### WHAT YOU HAVE TO DO:
Every line of the data must be copied exactly.
-- Begin COLLECTED MATERIAL --
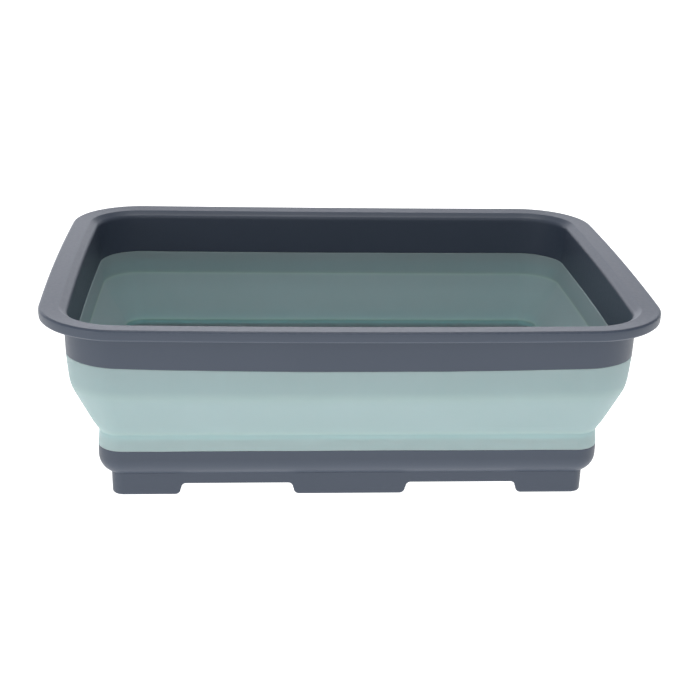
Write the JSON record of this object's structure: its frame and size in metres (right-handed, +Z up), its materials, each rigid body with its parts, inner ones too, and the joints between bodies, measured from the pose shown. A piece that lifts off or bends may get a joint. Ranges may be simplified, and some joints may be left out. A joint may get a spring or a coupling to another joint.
{
  "type": "collapsible storage crate",
  "caption": "Shallow rectangular tub with rounded corners, a hard flanged rim, a hard base on a notched foot skirt, and a soft wall between them that folds flat.",
  "frame": {"origin": "centre of the plan, on the plane that the feet stand on", "axes": "+X along the long side, +Y towards the back, +Z up out of the open top"},
  "size_m": [0.38, 0.29, 0.123],
  "materials": {
    "rim_plastic": "satin moulded polypropylene, dark slate grey",
    "wall_rubber": "matte moulded thermoplastic rubber, pale sage green",
    "base_plastic": "satin moulded polypropylene, dark slate grey"
  },
  "bodies": {
    "base": {"base_tray": "base_plastic", "foot_skirt": "base_plastic", "lower_wall_band": "wall_rubber"},
    "rim": {"top_rim": "rim_plastic", "upper_wall_band": "wall_rubber"},
    "fold_ring_1": {"fold_ring_1": "wall_rubber"},
    "fold_ring_2": {"fold_ring_2": "wall_rubber"},
    "fold_ring_3": {"fold_ring_3": "wall_rubber"},
    "fold_ring_4": {"fold_ring_4": "wall_rubber"}
  },
  "joints": [
    {"name": "rim_slide", "type": "slide", "parent": "base", "child": "rim", "axis": [0, 0, -1], "range_m": [0, 0.056]},
    {"name": "fold_ring_1_slide", "type": "slide", "parent": "base", "child": "fold_ring_1", "axis": [0, 0, -1], "range_m": [0, 0.0403]},
    {"name": "fold_ring_2_slide", "type": "slide", "parent": "base", "child": "fold_ring_2", "axis": [0, 0, -1], "range_m": [0, 0.0289]},
    {"name": "fold_ring_3_slide", "type": "slide", "parent": "base", "child": "fold_ring_3", "axis": [0, 0, -1], "range_m": [0, 0.0176]},
    {"name": "fold_ring_4_slide", "type": "slide", "parent": "base", "child": "fold_ring_4", "axis": [0, 0, -1], "range_m": [0, 0.0064]}
  ],
  "couplings": [
    {"joint": "fold_ring_1_slide", "follows": "rim_slide", "ratio": 0.71},
    {"joint": "fold_ring_2_slide", "follows": "rim_slide", "ratio": 0.508},
    {"joint": "fold_ring_3_slide", "follows": "rim_slide", "ratio": 0.306},
    {"joint": "fold_ring_4_slide", "follows": "rim_slide", "ratio": 0.105}
  ]
}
-- End COLLECTED MATERIAL --
### CORRECT OUTPUT:
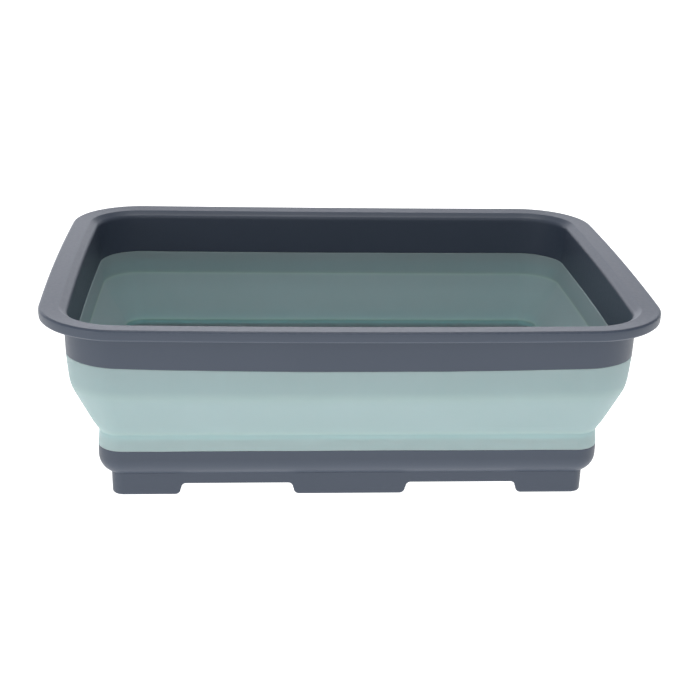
Write the JSON record of this object's structure: its frame and size in metres (right-handed, +Z up), its materials, each rigid body with its parts, inner ones too, and the joints between bodies, measured from the pose shown. A piece that lifts off or bends may get a joint. Ranges may be simplified, and some joints may be left out. A joint may get a spring or a coupling to another joint.
{
  "type": "collapsible storage crate",
  "caption": "Shallow rectangular tub with rounded corners, a hard flanged rim, a hard base on a notched foot skirt, and a soft wall between them that folds flat.",
  "frame": {"origin": "centre of the plan, on the plane that the feet stand on", "axes": "+X along the long side, +Y towards the back, +Z up out of the open top"},
  "size_m": [0.38, 0.29, 0.123],
  "materials": {
    "rim_plastic": "satin moulded polypropylene, dark slate grey",
    "wall_rubber": "matte moulded thermoplastic rubber, pale sage green",
    "base_plastic": "satin moulded polypropylene, dark slate grey"
  },
  "bodies": {
    "base": {"base_tray": "base_plastic", "foot_skirt": "base_plastic", "lower_wall_band": "wall_rubber"},
    "rim": {"top_rim": "rim_plastic", "upper_wall_band": "wall_rubber"},
    "fold_ring_1": {"fold_ring_1": "wall_rubber"},
    "fold_ring_2": {"fold_ring_2": "wall_rubber"},
    "fold_ring_3": {"fold_ring_3": "wall_rubber"},
    "fold_ring_4": {"fold_ring_4": "wall_rubber"}
  },
  "joints": [
    {"name": "rim_slide", "type": "slide", "parent": "base", "child": "rim", "axis": [0, 0, -1], "range_m": [0, 0.056]},
    {"name": "fold_ring_1_slide", "type": "slide", "parent": "base", "child": "fold_ring_1", "axis": [0, 0, -1], "range_m": [0, 0.0403]},
    {"name": "fold_ring_2_slide", "type": "slide", "parent": "base", "child": "fold_ring_2", "axis": [0, 0, -1], "range_m": [0, 0.0289]},
    {"name": "fold_ring_3_slide", "type": "slide", "parent": "base", "child": "fold_ring_3", "axis": [0, 0, -1], "range_m": [0, 0.0176]},
    {"name": "fold_ring_4_slide", "type": "slide", "parent": "base", "child": "fold_ring_4", "axis": [0, 0, -1], "range_m": [0, 0.0064]}
  ],
  "couplings": [
    {"joint": "fold_ring_1_slide", "follows": "rim_slide", "ratio": 0.71},
    {"joint": "fold_ring_2_slide", "follows": "rim_slide", "ratio": 0.508},
    {"joint": "fold_ring_3_slide", "follows": "rim_slide", "ratio": 0.306},
    {"joint": "fold_ring_4_slide", "follows": "rim_slide", "ratio": 0.105}
  ]
}